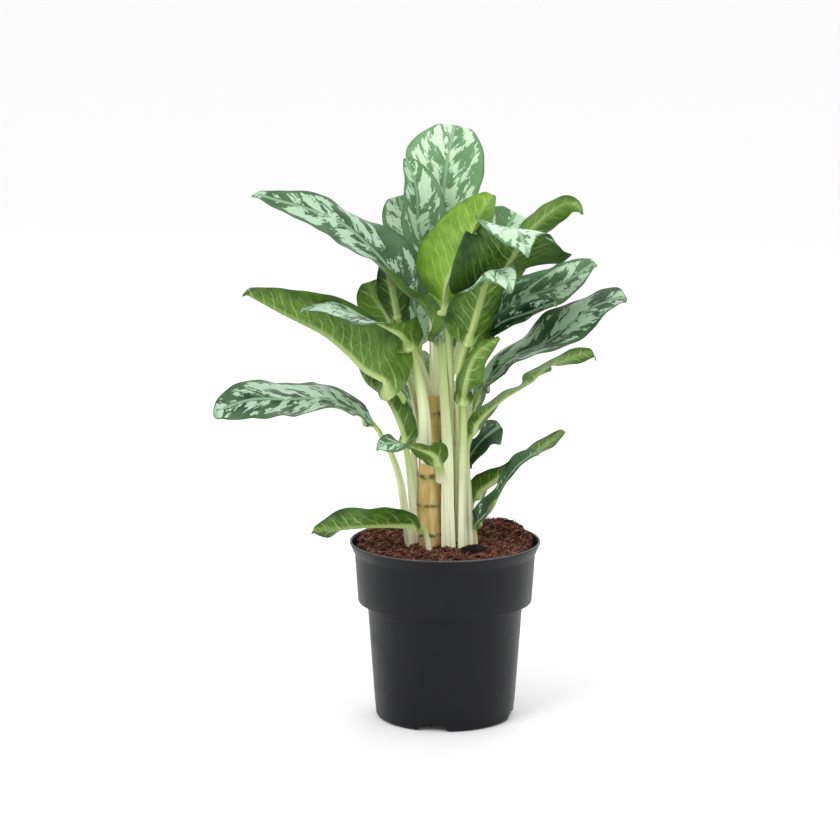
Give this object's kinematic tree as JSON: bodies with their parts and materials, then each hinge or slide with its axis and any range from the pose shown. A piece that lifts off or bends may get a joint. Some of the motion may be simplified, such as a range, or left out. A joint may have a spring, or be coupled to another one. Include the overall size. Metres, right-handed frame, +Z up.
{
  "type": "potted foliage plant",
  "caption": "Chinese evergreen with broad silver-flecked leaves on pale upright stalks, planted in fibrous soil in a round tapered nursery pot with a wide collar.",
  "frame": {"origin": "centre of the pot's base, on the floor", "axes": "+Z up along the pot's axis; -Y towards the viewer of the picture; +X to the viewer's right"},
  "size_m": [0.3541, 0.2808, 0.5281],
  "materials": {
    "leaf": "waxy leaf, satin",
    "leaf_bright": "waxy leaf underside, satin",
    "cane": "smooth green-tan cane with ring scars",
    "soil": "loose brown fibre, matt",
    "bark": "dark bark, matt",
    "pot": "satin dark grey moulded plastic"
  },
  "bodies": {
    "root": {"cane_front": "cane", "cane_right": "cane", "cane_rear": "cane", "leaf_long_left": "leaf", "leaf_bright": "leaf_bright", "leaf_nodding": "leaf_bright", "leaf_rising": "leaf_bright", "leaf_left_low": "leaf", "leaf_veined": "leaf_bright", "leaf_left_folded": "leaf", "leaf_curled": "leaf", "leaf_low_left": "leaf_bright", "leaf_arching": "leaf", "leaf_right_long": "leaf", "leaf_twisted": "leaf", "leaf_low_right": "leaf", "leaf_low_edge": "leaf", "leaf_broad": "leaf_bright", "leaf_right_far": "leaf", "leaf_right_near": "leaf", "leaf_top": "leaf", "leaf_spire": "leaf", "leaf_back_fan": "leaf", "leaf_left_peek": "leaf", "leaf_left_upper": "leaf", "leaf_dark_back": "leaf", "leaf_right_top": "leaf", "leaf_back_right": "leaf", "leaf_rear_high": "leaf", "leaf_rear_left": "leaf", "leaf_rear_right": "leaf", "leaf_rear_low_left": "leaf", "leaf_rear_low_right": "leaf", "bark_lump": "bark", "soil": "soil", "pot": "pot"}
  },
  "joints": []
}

Instructions for the task
Please set down all the data word for word.

Solved problem
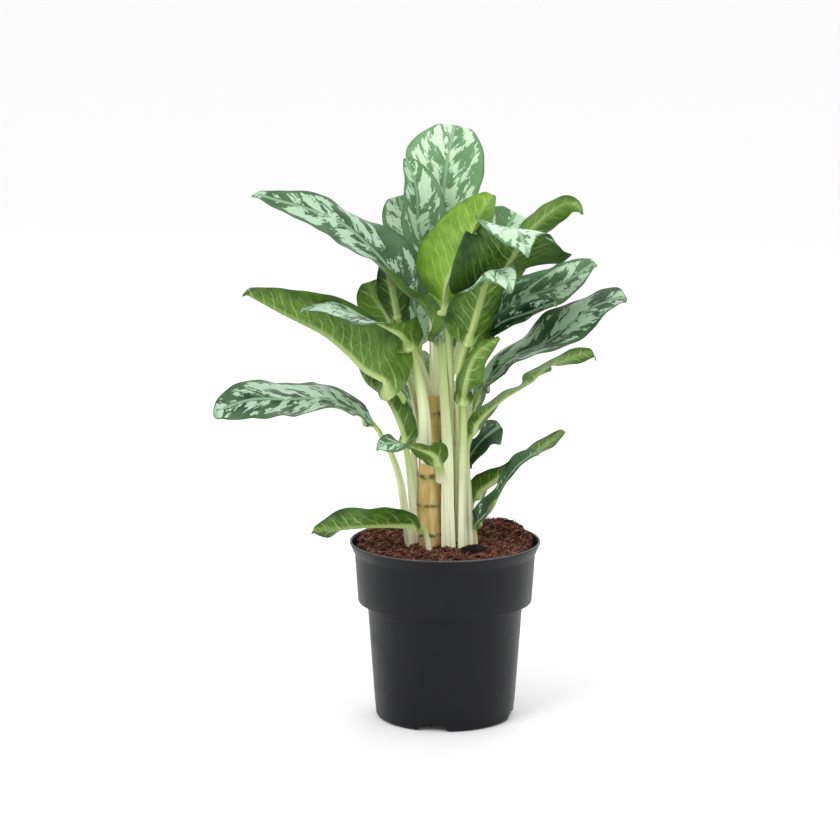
Give this object's kinematic tree as JSON: bodies with their parts and materials, then each hinge or slide with its axis and any range from the pose shown. A piece that lifts off or bends may get a joint. Some of the motion may be simplified, such as a range, or left out. A joint may have a spring, or be coupled to another one. Include the overall size. Metres, right-handed frame, +Z up.
{
  "type": "potted foliage plant",
  "caption": "Chinese evergreen with broad silver-flecked leaves on pale upright stalks, planted in fibrous soil in a round tapered nursery pot with a wide collar.",
  "frame": {"origin": "centre of the pot's base, on the floor", "axes": "+Z up along the pot's axis; -Y towards the viewer of the picture; +X to the viewer's right"},
  "size_m": [0.3541, 0.2808, 0.5281],
  "materials": {
    "leaf": "waxy leaf, satin",
    "leaf_bright": "waxy leaf underside, satin",
    "cane": "smooth green-tan cane with ring scars",
    "soil": "loose brown fibre, matt",
    "bark": "dark bark, matt",
    "pot": "satin dark grey moulded plastic"
  },
  "bodies": {
    "root": {"cane_front": "cane", "cane_right": "cane", "cane_rear": "cane", "leaf_long_left": "leaf", "leaf_bright": "leaf_bright", "leaf_nodding": "leaf_bright", "leaf_rising": "leaf_bright", "leaf_left_low": "leaf", "leaf_veined": "leaf_bright", "leaf_left_folded": "leaf", "leaf_curled": "leaf", "leaf_low_left": "leaf_bright", "leaf_arching": "leaf", "leaf_right_long": "leaf", "leaf_twisted": "leaf", "leaf_low_right": "leaf", "leaf_low_edge": "leaf", "leaf_broad": "leaf_bright", "leaf_right_far": "leaf", "leaf_right_near": "leaf", "leaf_top": "leaf", "leaf_spire": "leaf", "leaf_back_fan": "leaf", "leaf_left_peek": "leaf", "leaf_left_upper": "leaf", "leaf_dark_back": "leaf", "leaf_right_top": "leaf", "leaf_back_right": "leaf", "leaf_rear_high": "leaf", "leaf_rear_left": "leaf", "leaf_rear_right": "leaf", "leaf_rear_low_left": "leaf", "leaf_rear_low_right": "leaf", "bark_lump": "bark", "soil": "soil", "pot": "pot"}
  },
  "joints": []
}